Jesus had expired on the Cross amid the insults of His people. The entire city had risen up against the Son of David whom, but a few days before, it had hailed as its King. Then did Joseph brave the fury of the deicides, and ask permission from the Roman Governor to be allowed the honour of burying the body of the Crucified. He at once repaired to Calvary accompanied by Nicodemus and, having taken down the sacred corpse from the Cross, he devoutly laid it upon the stone which he had intended as his own resting-place. He felt that it was a happiness and honour to give up his own to the dear Master, for whom he had not been ashamed to profess, and that in the very court of Pilate, his devoted attachment. Right worthy are you, Joseph, of the thanks of mankind! You were our representative at the burial of our Jesus! And Mary, too, the afflicted Mother, who was present, recompensed you in her own way for the sacrifice you so willingly made for her Son!
The Evangelists draw our attention to one special circumstance of the sepulchre. Saint Matthew, Saint Luke and Saint John tell us that it was new, and that no man had ever been laid in it. The Holy Fathers teach us that we must see here a mysterious dispensation and one of the grand glories of the holy tomb. It marks, as they observe, the resemblance that exists between the sepulchre, which restored the Man-God to the life of immortality, and the virginal womb which gave Him birth that He might be a Victim for the world’s redemption: and they bid us learn from this how God, when He deigns to dwell in any of His creatures, would have the dwelling to be pure and worthy of His infinite holiness. Here, then, is one of the glories of the Holy Sepulchre — that it was an image of the incomparable purity of the Mother of Jesus. During the few hours that it possessed the precious trust where was there glory on earth like to what it enjoyed? Within that silent cave there lay wrapped in shrouds that were be-dewed with Mary’s tears, the body which had ransomed the world. Hosts of holy Angels stood in that little rocky cell, keeping watch over the corpse of Him who was their Creator. They adored it in its sleep of death. They longed for the hour to come when this Lamb that was slain would arise a Lion in power and majesty. And when the moment, fixed by the eternal decree, came, that humble spot was made the scene of the grand prodigy — Jesus rose to life, and, swifter than lightning passed through the rock to the outer world. An Angel then rolled back the stone from the entrance to the sepulchre, thus proclaiming the departure of the divine captive. Other Angels showed themselves to Magdalene and her companions, when they came to visit it. Peter, too, and John were soon there. Oh! truly, most holy is this place! The Son of God deigned to dwell within it. His Mother honoured it with her presence and her tears. Angels adored in it. The holiest souls on earth visited, venerated and loved it. Sepulchre of the Son of Jesse, you are indeed glorious!
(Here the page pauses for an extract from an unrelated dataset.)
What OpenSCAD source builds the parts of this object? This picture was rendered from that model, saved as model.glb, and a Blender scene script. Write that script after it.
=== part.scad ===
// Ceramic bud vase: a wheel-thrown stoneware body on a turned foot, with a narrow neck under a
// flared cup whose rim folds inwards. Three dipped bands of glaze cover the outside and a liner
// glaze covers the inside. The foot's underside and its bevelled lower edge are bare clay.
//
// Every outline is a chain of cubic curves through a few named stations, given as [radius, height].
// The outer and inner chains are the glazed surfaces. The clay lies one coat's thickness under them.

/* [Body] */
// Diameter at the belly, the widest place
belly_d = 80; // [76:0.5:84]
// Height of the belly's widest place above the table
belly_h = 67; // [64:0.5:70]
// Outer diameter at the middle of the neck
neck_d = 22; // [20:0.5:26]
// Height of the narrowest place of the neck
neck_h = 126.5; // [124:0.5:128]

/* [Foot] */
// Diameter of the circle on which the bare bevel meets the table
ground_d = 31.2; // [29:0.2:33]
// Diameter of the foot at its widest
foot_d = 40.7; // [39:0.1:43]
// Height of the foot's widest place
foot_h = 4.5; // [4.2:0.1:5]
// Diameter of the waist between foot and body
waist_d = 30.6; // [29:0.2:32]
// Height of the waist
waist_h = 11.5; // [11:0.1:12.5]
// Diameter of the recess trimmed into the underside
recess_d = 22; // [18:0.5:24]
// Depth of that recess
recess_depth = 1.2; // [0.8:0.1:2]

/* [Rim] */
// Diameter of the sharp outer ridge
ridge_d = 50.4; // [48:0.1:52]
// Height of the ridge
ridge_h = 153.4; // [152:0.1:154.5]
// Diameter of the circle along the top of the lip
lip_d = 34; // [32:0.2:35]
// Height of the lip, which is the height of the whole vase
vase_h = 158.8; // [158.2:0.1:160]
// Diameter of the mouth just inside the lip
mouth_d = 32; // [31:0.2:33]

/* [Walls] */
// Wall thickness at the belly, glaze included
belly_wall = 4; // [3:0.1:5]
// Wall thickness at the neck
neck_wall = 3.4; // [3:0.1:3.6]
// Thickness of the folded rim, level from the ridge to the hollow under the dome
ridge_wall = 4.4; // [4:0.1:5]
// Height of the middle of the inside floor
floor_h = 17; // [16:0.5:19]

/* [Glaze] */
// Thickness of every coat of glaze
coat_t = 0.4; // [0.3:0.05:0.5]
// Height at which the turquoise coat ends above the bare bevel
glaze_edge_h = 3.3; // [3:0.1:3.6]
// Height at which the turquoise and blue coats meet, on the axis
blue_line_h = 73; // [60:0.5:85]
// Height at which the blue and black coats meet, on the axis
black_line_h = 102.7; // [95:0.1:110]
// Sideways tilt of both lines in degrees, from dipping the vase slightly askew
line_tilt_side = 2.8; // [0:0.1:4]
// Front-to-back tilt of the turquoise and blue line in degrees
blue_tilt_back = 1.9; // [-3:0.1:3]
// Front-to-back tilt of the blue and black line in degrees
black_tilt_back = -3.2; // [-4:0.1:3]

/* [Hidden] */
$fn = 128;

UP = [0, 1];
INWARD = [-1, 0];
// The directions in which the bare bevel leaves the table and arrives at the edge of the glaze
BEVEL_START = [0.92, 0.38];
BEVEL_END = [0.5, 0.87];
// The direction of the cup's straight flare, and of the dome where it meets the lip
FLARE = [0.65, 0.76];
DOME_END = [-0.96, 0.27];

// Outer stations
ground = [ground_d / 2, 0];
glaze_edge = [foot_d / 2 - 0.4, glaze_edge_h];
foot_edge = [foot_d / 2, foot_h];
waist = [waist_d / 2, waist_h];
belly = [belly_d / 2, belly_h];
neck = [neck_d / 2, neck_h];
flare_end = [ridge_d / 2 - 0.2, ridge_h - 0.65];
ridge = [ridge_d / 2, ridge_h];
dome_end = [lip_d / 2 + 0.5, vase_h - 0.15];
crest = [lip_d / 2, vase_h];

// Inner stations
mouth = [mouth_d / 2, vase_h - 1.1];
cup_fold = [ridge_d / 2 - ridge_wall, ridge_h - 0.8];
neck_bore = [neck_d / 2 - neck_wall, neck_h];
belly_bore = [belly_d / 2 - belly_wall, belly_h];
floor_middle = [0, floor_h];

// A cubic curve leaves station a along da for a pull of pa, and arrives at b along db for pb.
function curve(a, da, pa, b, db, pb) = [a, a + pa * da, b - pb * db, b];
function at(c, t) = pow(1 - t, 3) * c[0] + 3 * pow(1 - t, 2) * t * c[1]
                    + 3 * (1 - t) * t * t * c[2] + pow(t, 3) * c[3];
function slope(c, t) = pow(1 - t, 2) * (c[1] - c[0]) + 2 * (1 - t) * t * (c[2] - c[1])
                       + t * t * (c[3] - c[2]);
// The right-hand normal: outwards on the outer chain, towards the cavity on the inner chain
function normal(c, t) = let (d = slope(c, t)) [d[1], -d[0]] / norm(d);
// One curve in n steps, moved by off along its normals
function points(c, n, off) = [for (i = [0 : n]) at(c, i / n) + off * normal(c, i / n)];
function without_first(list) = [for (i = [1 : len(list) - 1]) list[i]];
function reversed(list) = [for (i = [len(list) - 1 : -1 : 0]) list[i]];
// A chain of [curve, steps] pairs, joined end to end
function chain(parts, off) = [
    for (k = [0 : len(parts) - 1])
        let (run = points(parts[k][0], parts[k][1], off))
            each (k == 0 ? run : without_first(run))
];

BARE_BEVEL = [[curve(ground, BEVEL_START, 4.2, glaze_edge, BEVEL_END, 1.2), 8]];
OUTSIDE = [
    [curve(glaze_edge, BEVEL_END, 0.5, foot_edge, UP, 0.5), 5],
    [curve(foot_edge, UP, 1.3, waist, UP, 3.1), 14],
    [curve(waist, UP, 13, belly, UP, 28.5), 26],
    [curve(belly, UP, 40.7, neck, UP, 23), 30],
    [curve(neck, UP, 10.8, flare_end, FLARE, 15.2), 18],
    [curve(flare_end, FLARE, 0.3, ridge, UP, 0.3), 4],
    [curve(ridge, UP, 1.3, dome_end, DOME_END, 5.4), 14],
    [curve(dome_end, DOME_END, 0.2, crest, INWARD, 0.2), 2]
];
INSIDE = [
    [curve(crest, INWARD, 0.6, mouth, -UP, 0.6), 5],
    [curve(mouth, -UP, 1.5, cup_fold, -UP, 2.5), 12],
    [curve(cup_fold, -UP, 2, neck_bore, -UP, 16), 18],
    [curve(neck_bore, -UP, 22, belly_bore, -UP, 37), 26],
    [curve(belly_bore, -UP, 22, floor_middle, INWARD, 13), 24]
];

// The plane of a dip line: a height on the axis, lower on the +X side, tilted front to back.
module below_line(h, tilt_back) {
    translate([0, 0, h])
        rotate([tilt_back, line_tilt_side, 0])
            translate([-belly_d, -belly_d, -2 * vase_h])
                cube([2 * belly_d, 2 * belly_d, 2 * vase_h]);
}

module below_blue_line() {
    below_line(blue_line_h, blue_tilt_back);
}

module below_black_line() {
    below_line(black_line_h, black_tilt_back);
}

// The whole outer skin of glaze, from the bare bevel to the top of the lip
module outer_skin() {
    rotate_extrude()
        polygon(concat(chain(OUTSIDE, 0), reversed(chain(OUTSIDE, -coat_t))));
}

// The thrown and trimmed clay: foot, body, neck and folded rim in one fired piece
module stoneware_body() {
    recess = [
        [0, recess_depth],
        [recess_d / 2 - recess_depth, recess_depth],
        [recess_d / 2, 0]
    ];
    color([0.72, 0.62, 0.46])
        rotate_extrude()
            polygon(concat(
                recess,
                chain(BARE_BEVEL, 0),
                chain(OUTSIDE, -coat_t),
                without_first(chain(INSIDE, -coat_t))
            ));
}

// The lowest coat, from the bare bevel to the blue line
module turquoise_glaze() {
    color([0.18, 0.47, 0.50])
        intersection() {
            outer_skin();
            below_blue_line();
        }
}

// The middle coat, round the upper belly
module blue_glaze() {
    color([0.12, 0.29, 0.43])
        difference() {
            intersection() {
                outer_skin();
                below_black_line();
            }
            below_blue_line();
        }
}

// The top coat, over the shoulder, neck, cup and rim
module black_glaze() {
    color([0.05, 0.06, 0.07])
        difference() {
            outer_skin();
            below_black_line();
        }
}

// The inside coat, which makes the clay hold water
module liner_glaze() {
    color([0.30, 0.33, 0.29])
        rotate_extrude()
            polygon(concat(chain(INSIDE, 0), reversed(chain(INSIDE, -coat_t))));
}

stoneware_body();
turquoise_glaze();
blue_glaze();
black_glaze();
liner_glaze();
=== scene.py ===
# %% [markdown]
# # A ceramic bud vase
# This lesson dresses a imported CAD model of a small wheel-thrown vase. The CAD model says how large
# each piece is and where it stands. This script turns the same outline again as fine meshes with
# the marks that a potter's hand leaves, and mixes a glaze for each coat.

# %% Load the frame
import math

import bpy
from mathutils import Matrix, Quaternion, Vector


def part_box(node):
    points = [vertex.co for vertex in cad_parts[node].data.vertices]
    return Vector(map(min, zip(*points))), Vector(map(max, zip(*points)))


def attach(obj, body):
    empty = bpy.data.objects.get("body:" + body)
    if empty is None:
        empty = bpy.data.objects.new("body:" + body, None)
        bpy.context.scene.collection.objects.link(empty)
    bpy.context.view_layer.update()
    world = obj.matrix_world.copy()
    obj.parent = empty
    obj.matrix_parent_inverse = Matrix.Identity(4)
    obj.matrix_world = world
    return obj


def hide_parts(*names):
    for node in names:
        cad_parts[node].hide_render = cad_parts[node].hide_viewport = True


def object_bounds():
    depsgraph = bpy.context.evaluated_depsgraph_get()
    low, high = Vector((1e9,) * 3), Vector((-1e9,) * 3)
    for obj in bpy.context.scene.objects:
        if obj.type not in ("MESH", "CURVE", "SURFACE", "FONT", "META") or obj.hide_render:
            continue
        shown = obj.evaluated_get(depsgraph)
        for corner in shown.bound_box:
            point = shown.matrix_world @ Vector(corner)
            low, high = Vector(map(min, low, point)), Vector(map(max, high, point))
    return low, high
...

Hell witnesses this glory and would fain destroy it. The sight of this sepulchre is insufferable to Satan’s pride, for it is the trophy of the defeat of death, the offspring of sin. He flatters himself on having succeeded when Jerusalem is destroyed by the Roman legions, and, on her ruins, there rises up a new and pagan city called Aelia. But no! Neither the name of Jerusalem, nor the glory of the Holy Sepulchre, will perish. The pagans cover it with a mound of earth on which they build a temple to Jupiter: it was the same spirit that dictated their raising an altar to Venus on Calvary, and another to Adonis over the cave of Bethlehem. But all these sacrilegious efforts only serve to tell the Christians the exact site of these several sacred places. The pagans think by this artifice to turn the respect and homage of the Christians from Jesus to their false gods: here again they fail. The Christians abstain from visiting the Holy Places as long as they are desecrated by the presence of these idols, but they keep their eye fixed on what their Redeemer has endeared to them and wait, in patience, for the time when it will please the Eternal Father to again glorify His Son.
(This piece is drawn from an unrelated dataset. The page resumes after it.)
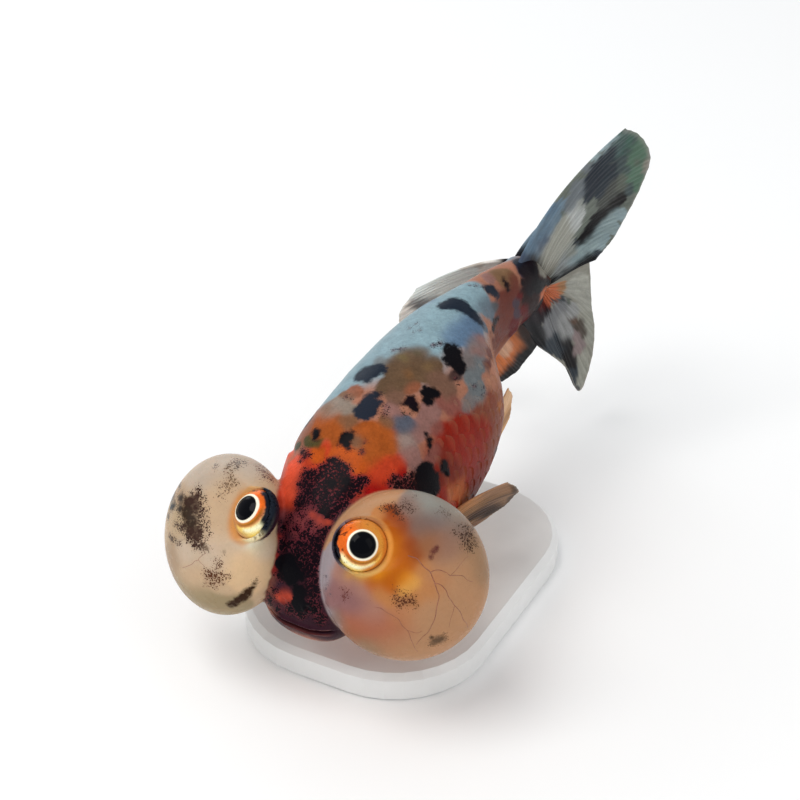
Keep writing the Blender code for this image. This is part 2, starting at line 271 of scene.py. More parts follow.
def shape(p):
    """Signed distance to the skin, roughly in mm; negative inside."""
    x, y, z = p[:, 0], p[:, 1], p[:, 2]
    d = body_distance(p)
    # gill covers: a shallow plate with a rounded rear edge on each side
    near = smooth(np.abs(x), 5.0, 8.5) * smooth(y, 10.0, 15.0)
    rho = np.hypot(y - 13.4, (z + 3.6) * 0.92)
    plate = 1 - smooth(rho, 11.3, 12.0)
    d = d - near * (0.42 * plate * smooth(rho, 5.0, 10.5) - 0.16 * np.exp(-((rho - 12.2) / 0.5) ** 2))
    ring = np.exp(-((rho - 7.2) / 0.45) ** 2) * near * smooth(-z, 1.0, 4.0)
    d = d + 0.14 * ring
    # fin roots
    for a, b, r in FIN_ROOTS:
        d = smin(d, capsule(p, a, b, r), 1.2 + r)
    # lips and mouth
    front = 1 - smooth(y, 1.2, 3.4)
    s = z - mouth_height(x)
    wide = 1 - smooth(np.abs(x - 0.1), 3.9, 5.6)
    lip = np.exp(-((np.abs(s) - 0.66) / 0.36) ** 2)
    d = d - 0.34 * lip * wide * front
    slot = np.sqrt(((x - 0.1) / 4.7) ** 2 + (s / 0.34) ** 2 + (y / 2.0) ** 2)
    d = smax(d, -(slot - 1) * 0.5, 0.25)
    # nostrils, each with a small raised flap
    for side in (1, -1):
        q = np.sqrt((x - side * 2.1 + 0.1) ** 2 + (y - 0.7) ** 2 + (z + 3.2) ** 2)
        d = d - 0.22 * np.exp(-((q - 0.75) / 0.32) ** 2)
        d = d + 0.45 * np.exp(-(q / 0.42) ** 2)
    # eye sacs
    for side in (1, -1):
        axes, radii = sac_axes(side)
        d = smin(d, ellipsoid(p, SAC[side], axes, radii), 0.9)
    # eye rims and sockets
    for side in (1, -1):
        axes = eye_axes(side)
        e = ellipsoid(p, EYE[side], axes, (EYE_RADIUS + 0.45, EYE_RADIUS + 0.45, EYE_DEPTH + 0.05))
        d = smin(d, e, 1.3)
        socket = ellipsoid(p, EYE[side], axes, (EYE_RADIUS - 0.33, EYE_RADIUS - 0.33, EYE_DEPTH - 0.25))
        above = (p - EYE[side]) @ axes[2]
        flat = np.hypot((p - EYE[side]) @ axes[0], (p - EYE[side]) @ axes[1])
        d = smax(d, -socket, 0.2)
        lip = np.clip(above, 0.0, EYE_LIP) / EYE_DEPTH
        well = flat - ((EYE_RADIUS - 0.12) * np.sqrt(1 - lip * lip) - 0.21 + 2.0 * np.maximum(above - EYE_LIP, 0.0))
        d = smax(d, -smax(well, -above, 0.3), 0.35)
    return d + SKIN_IN


def gradient(p, h=0.04):
    g = np.zeros_like(p)
    for k in range(3):
        e = np.zeros(3)
        e[k] = h
        g[:, k] = (shape(p + e) - shape(p - e)) / (2 * h)
    return g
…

The time comes. God sends to Jerusalem a Christian Empress, mother of a Christian Emperor: she is to restore the Holy Places, the scenes of our Redeemer’s love. Like Magdalene and her companions Helen hastens to the sepulchre. God would have it so, woman’s privilege in all that happened on the great morning of the Resurrection is to be continued now. Magdalene and her companions sought Jesus. Helen, who adores Him as her Risen Lord, only seeks His sepulchre: but their love is one and the same. The pious Empress orders the temple of Jupiter to be pulled down, and the mound of earth to be removed, which done, the trophy of Jesus’ victory once more gleams in the light of day. The defeat of death is again proclaimed by this resurrection of the glorious sepulchre. A magnificent temple is built at the expense of the Imperial treasury, and is called the Basilica of the Resurrection. The whole world is excited by the news of such a triumph. The already tottering structure of paganism receives a shock which hastens its destruction, and pilgrimages to the Holy Sepulchre are begun by Christian people throughout the world, forming a procession of universal homage which is to continue to the end of time.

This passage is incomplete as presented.